Governance gaps abound. Not just the immense cross-Government challenge of achieving Net Zero, but also the perilous state of our climate change adaptation planning. The new Climate Cabinet, promised before the election, is a welcome step. A harder task may prove to be establishing meaningful collaboration with other parts of Government – with local authorities, many of which have declared a ‘climate emergency’ this year, and especially with the Welsh, Scottish and Northern Irish Governments, who hold some of the critical policy-making powers. Just as constitutional tensions are running high, we really need an integrated approach across the whole of the UK.
- The priorities for cutting UK emissions to Net Zero
Drawing on our Net Zero advice to Government, our letter highlights the steps required in each of the key sectors: buildings; transport; electricity; industry; and land use and agriculture.
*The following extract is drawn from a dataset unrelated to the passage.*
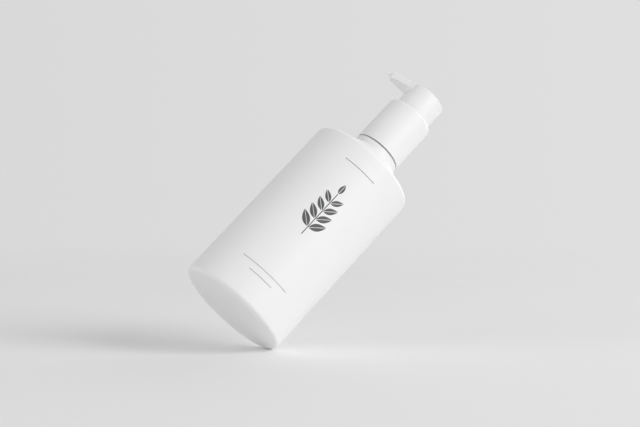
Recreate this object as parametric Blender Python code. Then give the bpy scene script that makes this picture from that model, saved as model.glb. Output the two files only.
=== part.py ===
"""White lotion bottle with a press-down dispensing pump, as separate working pieces.

The bottle stands on the XY plane with its axis on +Z, and its nozzle points along -X.
All lengths are in metres.
"""
import math

import bmesh
import bpy
from mathutils import Matrix, Vector

# Fits shared by all pieces
CLEARANCE = 0.0003
OVERRUN = 0.0010
WELD_DISTANCE = 0.000001

# Facet counts
LARGE_ROUND_STEPS = 48
SMALL_ROUND_STEPS = 24
ARC_STEPS = 4
SHOULDER_STEPS = 5
DISH_STEPS = 4
SMOOTH_ANGLE = math.radians(35.0)

# Bottle body
BODY_RADIUS = 0.0320
BODY_WALL = 0.0012
BODY_SIDE_HEIGHT = 0.1087
BASE_WALL = 0.0016
BASE_EDGE_RADIUS = 0.0018
BASE_INNER_RADIUS = 0.0016
BASE_RING_WIDTH = 0.0065
BASE_DISH_DEPTH = 0.0008
SHOULDER_EDGE_RADIUS = 0.0022
SHOULDER_INNER_EDGE_SHARE = 0.45
SHOULDER_SLOPE = math.radians(22.0)
SHOULDER_RISE = 0.0107
NECK_BAND_HEIGHT = 0.0038
NECK_BAND_EDGE = 0.0002

# Neck and its thread
NECK_HEIGHT = 0.0154
NECK_WALL = 0.0020
NECK_RIM_CHAMFER = 0.0004
THREAD_PITCH = 0.003175
THREAD_DEPTH = 0.00105
THREAD_BURY = 0.0004
THREAD_TOP_INSET = 0.0020
THREAD_ROOT_SHARE = 0.52
THREAD_CREST_SHARE = 0.28
THREAD_END_SHARE = 0.5
BOTTLE_THREAD_TURNS = 1.5
CLOSURE_THREAD_TURNS = 1.25

# Closure and collar sleeve
CLOSURE_WALL = 0.00075
CLOSURE_WEB = 0.0012
SLEEVE_WALL = 0.00082
SLEEVE_EDGE_RADIUS = 0.0015
SLEEVE_RIM_THICKNESS = 0.0012
SLEEVE_RIM_OVERHANG = 0.00153
SLEEVE_RIB_COUNT = 6
SLEEVE_RIB_WIDTH = 0.0010
SLEEVE_RIB_SHARE = 0.8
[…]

None of these are a surprise – each of them has a well-understood requirement for a better Government plan. Nor are they exhaustive – aviation, shipping, waste and F-gases all need attention too – and cutting across them are challenges of public engagement, skills, infrastructure and finance. These all require the active support of the Treasury, which is conducting its own crucial review of how the costs of Net Zero can be met. The transition must be fair, and be seen to be fair, to be successful.
- The UK’s preparations for the changing climate
Drawing on our 2019 Progress Report to Parliament, our letter restates our concern about how under-prepared the UK is for even the most optimistic predictions of temperature increase, let alone the trajectory if efforts to reduce emissions continue as they are – stalled. We have focused on four priorities for the new Government: reducing flood risk, delivering on the manifesto pledge to increase flood defence spending; managing the risks from extreme heat; reducing the risk of drought; and protecting the natural environment, a likely area of intense scrutiny when the UK exits the EU.
Rumours have circulated of possible changes to the structure of Government (‘Machinery of Government’ changes in the Whitehall vernacular), but it is hard to provide a definitive view of the impacts of redrawing departmental responsibilities. Responsibilities matter less than the development of coherent plans and the willingness to inject new urgency into these tasks. We have already seen a frustrating seven months pass since our advice on Net Zero was published.
Our summary view is that 2020 must be the year of action. ‘COP26’ now takes on major significance, as the next major UN Climate Summit – and with the UK as hosts. 9th November 2020 is the date that the Glasgow COP will commence. It is therefore the date by which the UK must have put its house in order. Not just setting a Net Zero target, but making credible plans to meet it. Not just naming ‘resilience’ as a priority, but taking ambitious action on adaptation. We have the opportunity to play the role of persuasive host. Let’s take it.
We plan to play our part too. In 2020, the CCC will focus on a small number of milestones:
- In January, we will offer detailed recommendations to Government on changing UK land use and agriculture. This is the first time we have considered the policy questions – recognising the importance of land to achieving Net Zero – and that there is now a set of legislative opportunities to change the policy framework substantially.
- In April, we will publish new projections of UK-wide flood risk and water availability up to 2100 under 2°C and 4°C scenarios.
- In June, we will offer our annual appraisal of UK progress on reducing emissions. This year, we plan to build that appraisal around the delivery challenges of each Government department, to help identify the steps required from each Minister.
- And later in 2020, we will publish the CCC’s next major piece of advice to Government, our recommendation on the level of the Sixth Carbon Budget. The Sixth Carbon Budget covers 2033-2037 and will be the first to be set on the path to Net Zero. By law, we are required to offer advice on the target by December; we plan to do so early, in September. Importantly, the Sixth Carbon Budget takes us into the mid-2030s. We will offer scenarios for achieving Net Zero, with as concrete a set of recommendations as we can muster about the delivery requirements for the next decade. Our Call for Evidence is now open – please respond. We hope the Government will be ready to accept our advice as a meaningful part of the UK’s preparations to host the COP.
- And looking beyond 2020, we are now building the evidence for the third national assessment of the climate risks facing the UK, which we will publish in early 2021. This should become a critical tool for designing the UK’s climate response.
The coming 12 months are the acid test of the Government’s climate credibility. It began in ambitious style, with the Prime Minister’s promise:
“to make this country the cleanest, greenest on earth, with the most far-reaching environmental programme … you the people of this country voted to be carbon-neutral in this election – you voted to be carbon-neutral by 2050. And we’ll do it.”
Technical observations on ‘carbon’ vs ‘greenhouse gases’ aside, this is the right commitment. We won’t lose sight of it in the months and years ahead.